Thirty Years After Tiananmen Survivors Feel It's Their Duty To Speak Out
The image of ‘tank man’ facing off with China’s military might or the tears from our then Prime Minister Bob Hawke as the horrors of Tiananmen square filled our television screens are hard to forget.
But thirty years on it’s the weight of a bloodied body, riddled with bullet holes, that Kenneth Lam remembers vividly.
Lam was among students in Beijing’s Tiananmen Square when soldiers and tanks crushed the democratic hopes of an entire generation. It was the early hours of June 4, 1989 and Lam watched as a bus driver tried to use his vehicle to block the path of troops flooding China’s capital.
“At that moment I heard about two-to-three shots and I was not aware at that time what had happened. We were very naïve… we never thought that they would use machine guns,” Lam said.
The then-student leader had been in the square for days and rushed to save the man along with several other pro-democracy protestors.
“It was the first time I carry a person who's nearly died. At that moment I was very shocked because it’s the first time that in the square that I knew that soldiers were really shooting at people, citizens and students.” Lam said.
As soldiers fired into the square, Lam’s peers told him he’d done enough and should run, urging him to survive and share their story.
“For me personally, that's my duty for these 30 years to keep telling the world what was happening. It's just a battle between lies and truth,” the father of one said.
On Tuesday evening, tens of thousands of people will gather in Hong Kong to remember June 4 and an atrocity that to this day Beijing hides from its own people.
Cheuk-yan Lee survived Tiananmen too and focuses on the fight for democracy. He wants the regime to finally release the death toll.
“Announce the list, the list of the people who died. The whole list don’t try and suppress the memory,” he said.

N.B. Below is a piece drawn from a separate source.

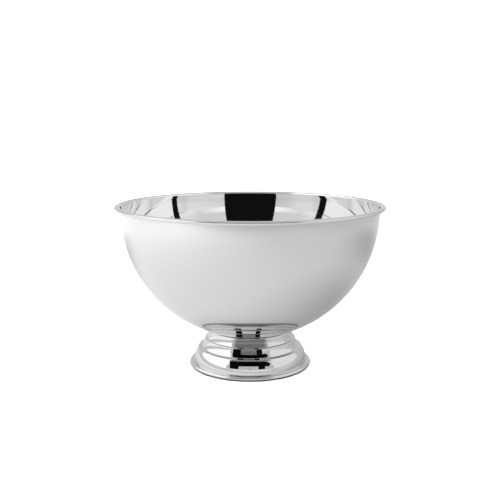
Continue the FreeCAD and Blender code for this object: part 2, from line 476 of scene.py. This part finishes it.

Lee has opened a museum in Hong Kong to commemorate the Tiananmen crackdown but has already been shut down once and with an extradition deal between the territory the mainland on the cards he says remembering has its risks.
“Is lighting a candle a threat to national security? We don’t know because for China who is quite paranoid you could say, they can say anything.”
Louisa Lim, author of The People's Republic of Amnesia agrees “the cost of memory is escalating” as Beijing censors thousands of words and images, to rewrite history.
While Keith Richburg, from Hong Kong University’s Journalism and Media Studies Centre said, “They're always worried about the next Tiananmen, what's going to be the next spark.”
But Lee believes the vigil will still receive plenty of support.
“I think it’s important that we fight on… we hope we can change China, before China changes us.”
For now, the mainland continues to be a place where lies prevail over the truth.